The Director General of Health organised an excellent event last Friday called ‘Productivity, Quality and Performance Improvement 2010/2011’. It was a gathering of employers, MOH officials and union leaders from the DHB sector. All of these parties have committed to work together on improving health sector productivity under the Health Sector Relationship Agreement.
Several presentations were made by overseas as well as local speakers about successful productivity initiatives. Most of these initiatives demonstrated an understanding and commitment to changing the culture of workplaces from the old style top down approaches of management to more team-based facilitative styles associated with lean systems thinking. A real sense of urgency and the need for a fundamentally transformational approach was embraced by participants.

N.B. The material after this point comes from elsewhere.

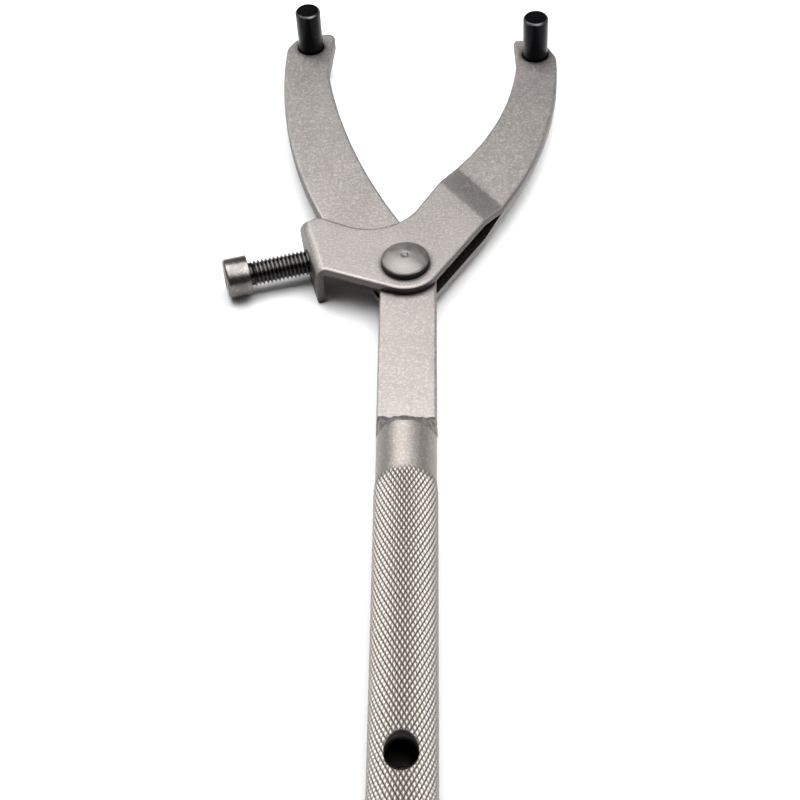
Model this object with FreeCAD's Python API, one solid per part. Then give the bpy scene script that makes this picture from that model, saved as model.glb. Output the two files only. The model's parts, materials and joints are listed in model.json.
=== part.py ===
"""Adjustable two-pin holding wrench, lying flat with its pins up. Millimetres.

Everything is drawn about the pivot: the rivet's axis is X = Y = 0, the jaws point along +Y, the handle
along -Y, and Z = 0 is the middle of the fixed arm's thickness. At the end the whole tool is moved so
that its origin is the centre of the underside of its bounding box.
"""
import FreeCAD, Part
import math
import os

V = FreeCAD.Vector
Z_AXIS = V(0, 0, 1)

# Flat stock
ARM_T = 5.0                      # fixed arm, one blade
PLATE_T = 2.5                    # moving arm, each of its two pressed plates
PIVOT_GAP = 0.3                  # running gap between the blade and each plate
EDGE_BREAK = 0.45                # rounding of the blanked edges
CLEVIS_IN = ARM_T / 2 + PIVOT_GAP
CLEVIS_OUT = CLEVIS_IN + PLATE_T

# Handle: gas pipe with a knurled grip, welded on the blade's shank
HANDLE_X = 0.7                   # the handle's centre line runs this far right of the pivot
TUBE_OD = 17.2
TUBE_WALL = 2.3
TUBE_FRONT = -65.5
TUBE_LENGTH = 136.0
GRIP_OD = 18.0                   # crests of the knurl
GRIP_FRONT = -81.5
GRIP_END_GAP = 3.0               # plain end behind the knurl
HANG_HOLE_Y = -170.5
HANG_HOLE_R = 4.3
HANG_SINK_R = 5.9                # countersink, measured at the crest of the grip
TANG_W = 12.2                    # the blade's tongue inside the tube
TANG_L = 22.0
WELD_RUN = 5.5                   # weld fillet, along the blade
WELD_RISE = 4.6                  # weld fillet, up the tube's end face
WELD_BELLY = 0.62                # 0.5 would be a flat weld face, more is a full one

# Pivot rivet
RIVET_R = 4.0
RIVET_RUNNING = 0.05             # radial clearance in the fixed blade
RIVET_HEAD_R = 7.3
RIVET_RIM = 2.0
RIVET_DOME = 2.0
RIVET_NUB_R = 0.9
RIVET_NUB = 0.25
RIVET_TAIL_R = 6.2
RIVET_TAIL_RIM = 1.6
RIVET_TAIL_DOME = 2.1            # its crown stands level with the underside of the grip
BOSS_R = 10.8                    # rounded ends of the moving plates about the pivot

# Working pins
PIN_R = 4.25
PIN_UP = 15.5                    # above the arm
PIN_CHAMFER = 0.6
PIN_SHANK_R = 4.0
PIN_HOLE_SINK = 0.6
FIXED_PIN = (-34.0, 111.1)
MOVING_PIN = (43.5, 103.5)

# Adjusting screw, M8 x 25 socket head; its own frame has X along the screw and Y along the fold
SCREW_ANGLE = 15.0
SCREW_Y = 17.0                   # screw axis, across the tab
SCREW_Z = -2.3
SCREW_R = 4.0
SCREW_LENGTH = 25.0
SCREW_HEAD_R = 6.2
SCREW_HEAD_L = 7.5
SCREW_SOCKET = 6.0               # across the flats
SCREW_SOCKET_DEPTH = 4.2
SCREW_NECK_R = 3.6
SCREW_NECK_L = 2.0
SCREW_RUNNING = 0.05             # radial clearance in the tab
HEEL_R = 12.0                    # rounded heel of the blade that the screw's tip bears on
HEEL_X = -9.2                    # heel's centre along the screw
HEEL_FROM = 172                  # the round stretch of the heel, in degrees about its centre
HEEL_TO = 232
TIP_GAP = 0.1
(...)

Contrast that with what we keep hearing in the core public service. Apart from a couple of exceptions, everyone from cabinet ministers down seem to be all talk and no action when it comes to responding to the union’s demands for better and more productive ways of working. Instead, we hearing ‘you can’t measure productivity in the public service’ or ‘we’ve already done it’. The PSA keeps pushing the view that continuous improvement is never ‘done’ and while measurement is not straightforward, these issues are not an excuse for inaction.
PSA members are up for the challenge because they know that part of the secret to better productivity is better management. The question remains are employers, the SSC or the Ministers up for this challenge too or do they feel threatened by a transformational agenda?